### SOURCE DATA

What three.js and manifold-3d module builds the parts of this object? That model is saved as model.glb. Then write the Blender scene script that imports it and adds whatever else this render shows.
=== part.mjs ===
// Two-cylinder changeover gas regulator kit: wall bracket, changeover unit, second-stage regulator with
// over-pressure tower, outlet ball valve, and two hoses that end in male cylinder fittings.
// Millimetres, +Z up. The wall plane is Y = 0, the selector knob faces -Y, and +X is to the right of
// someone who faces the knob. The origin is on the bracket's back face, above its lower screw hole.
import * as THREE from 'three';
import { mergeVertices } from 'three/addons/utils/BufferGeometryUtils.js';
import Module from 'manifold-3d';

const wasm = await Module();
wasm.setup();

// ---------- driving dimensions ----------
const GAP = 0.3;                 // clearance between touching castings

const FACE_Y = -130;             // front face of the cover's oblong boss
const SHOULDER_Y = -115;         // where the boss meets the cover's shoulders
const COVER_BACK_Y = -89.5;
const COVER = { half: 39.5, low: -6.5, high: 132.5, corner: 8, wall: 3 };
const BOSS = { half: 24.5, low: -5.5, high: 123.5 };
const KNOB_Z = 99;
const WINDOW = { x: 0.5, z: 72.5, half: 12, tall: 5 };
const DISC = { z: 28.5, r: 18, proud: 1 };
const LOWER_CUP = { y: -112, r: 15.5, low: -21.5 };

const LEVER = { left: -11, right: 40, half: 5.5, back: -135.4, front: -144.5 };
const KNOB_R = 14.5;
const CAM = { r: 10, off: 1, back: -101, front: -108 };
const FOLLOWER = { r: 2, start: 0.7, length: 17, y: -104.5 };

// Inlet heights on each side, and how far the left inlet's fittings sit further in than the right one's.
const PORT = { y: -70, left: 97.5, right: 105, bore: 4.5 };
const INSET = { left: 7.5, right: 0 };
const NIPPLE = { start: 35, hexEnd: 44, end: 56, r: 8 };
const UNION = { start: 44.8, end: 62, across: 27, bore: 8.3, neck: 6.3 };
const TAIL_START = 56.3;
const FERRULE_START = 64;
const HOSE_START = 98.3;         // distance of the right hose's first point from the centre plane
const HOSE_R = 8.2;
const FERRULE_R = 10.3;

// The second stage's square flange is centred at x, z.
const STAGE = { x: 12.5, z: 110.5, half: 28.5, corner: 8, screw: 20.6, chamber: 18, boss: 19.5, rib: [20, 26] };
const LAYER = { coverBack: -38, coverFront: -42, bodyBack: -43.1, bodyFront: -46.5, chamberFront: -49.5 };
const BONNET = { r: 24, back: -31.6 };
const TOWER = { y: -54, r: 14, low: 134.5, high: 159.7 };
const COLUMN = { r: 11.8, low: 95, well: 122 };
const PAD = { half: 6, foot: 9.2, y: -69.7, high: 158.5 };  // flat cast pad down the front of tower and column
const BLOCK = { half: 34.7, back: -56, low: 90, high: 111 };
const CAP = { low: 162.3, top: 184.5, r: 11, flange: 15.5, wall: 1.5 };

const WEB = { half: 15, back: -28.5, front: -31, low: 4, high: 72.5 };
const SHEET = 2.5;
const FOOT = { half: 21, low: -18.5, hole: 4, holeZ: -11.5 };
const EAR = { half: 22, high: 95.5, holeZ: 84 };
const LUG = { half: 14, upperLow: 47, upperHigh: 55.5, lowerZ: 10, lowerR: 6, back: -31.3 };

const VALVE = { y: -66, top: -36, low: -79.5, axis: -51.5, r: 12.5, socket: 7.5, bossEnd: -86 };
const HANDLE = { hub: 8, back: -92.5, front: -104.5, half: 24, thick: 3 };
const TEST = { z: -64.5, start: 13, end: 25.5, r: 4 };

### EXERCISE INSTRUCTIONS
Reproduce each line verbatim.

### WRITTEN ANSWER
What three.js and manifold-3d module builds the parts of this object? That model is saved as model.glb. Then write the Blender scene script that imports it and adds whatever else this render shows.
=== part.mjs ===
// Two-cylinder changeover gas regulator kit: wall bracket, changeover unit, second-stage regulator with
// over-pressure tower, outlet ball valve, and two hoses that end in male cylinder fittings.
// Millimetres, +Z up. The wall plane is Y = 0, the selector knob faces -Y, and +X is to the right of
// someone who faces the knob. The origin is on the bracket's back face, above its lower screw hole.
import * as THREE from 'three';
import { mergeVertices } from 'three/addons/utils/BufferGeometryUtils.js';
import Module from 'manifold-3d';

const wasm = await Module();
wasm.setup();

// ---------- driving dimensions ----------
const GAP = 0.3;                 // clearance between touching castings

const FACE_Y = -130;             // front face of the cover's oblong boss
const SHOULDER_Y = -115;         // where the boss meets the cover's shoulders
const COVER_BACK_Y = -89.5;
const COVER = { half: 39.5, low: -6.5, high: 132.5, corner: 8, wall: 3 };
const BOSS = { half: 24.5, low: -5.5, high: 123.5 };
const KNOB_Z = 99;
const WINDOW = { x: 0.5, z: 72.5, half: 12, tall: 5 };
const DISC = { z: 28.5, r: 18, proud: 1 };
const LOWER_CUP = { y: -112, r: 15.5, low: -21.5 };

const LEVER = { left: -11, right: 40, half: 5.5, back: -135.4, front: -144.5 };
const KNOB_R = 14.5;
const CAM = { r: 10, off: 1, back: -101, front: -108 };
const FOLLOWER = { r: 2, start: 0.7, length: 17, y: -104.5 };

// Inlet heights on each side, and how far the left inlet's fittings sit further in than the right one's.
const PORT = { y: -70, left: 97.5, right: 105, bore: 4.5 };
const INSET = { left: 7.5, right: 0 };
const NIPPLE = { start: 35, hexEnd: 44, end: 56, r: 8 };
const UNION = { start: 44.8, end: 62, across: 27, bore: 8.3, neck: 6.3 };
const TAIL_START = 56.3;
const FERRULE_START = 64;
const HOSE_START = 98.3;         // distance of the right hose's first point from the centre plane
const HOSE_R = 8.2;
const FERRULE_R = 10.3;

// The second stage's square flange is centred at x, z.
const STAGE = { x: 12.5, z: 110.5, half: 28.5, corner: 8, screw: 20.6, chamber: 18, boss: 19.5, rib: [20, 26] };
const LAYER = { coverBack: -38, coverFront: -42, bodyBack: -43.1, bodyFront: -46.5, chamberFront: -49.5 };
const BONNET = { r: 24, back: -31.6 };
const TOWER = { y: -54, r: 14, low: 134.5, high: 159.7 };
const COLUMN = { r: 11.8, low: 95, well: 122 };
const PAD = { half: 6, foot: 9.2, y: -69.7, high: 158.5 };  // flat cast pad down the front of tower and column
const BLOCK = { half: 34.7, back: -56, low: 90, high: 111 };
const CAP = { low: 162.3, top: 184.5, r: 11, flange: 15.5, wall: 1.5 };

const WEB = { half: 15, back: -28.5, front: -31, low: 4, high: 72.5 };
const SHEET = 2.5;
const FOOT = { half: 21, low: -18.5, hole: 4, holeZ: -11.5 };
const EAR = { half: 22, high: 95.5, holeZ: 84 };
const LUG = { half: 14, upperLow: 47, upperHigh: 55.5, lowerZ: 10, lowerR: 6, back: -31.3 };

const VALVE = { y: -66, top: -36, low: -79.5, axis: -51.5, r: 12.5, socket: 7.5, bossEnd: -86 };
const HANDLE = { hub: 8, back: -92.5, front: -104.5, half: 24, thick: 3 };
const TEST = { z: -64.5, start: 13, end: 25.5, r: 4 };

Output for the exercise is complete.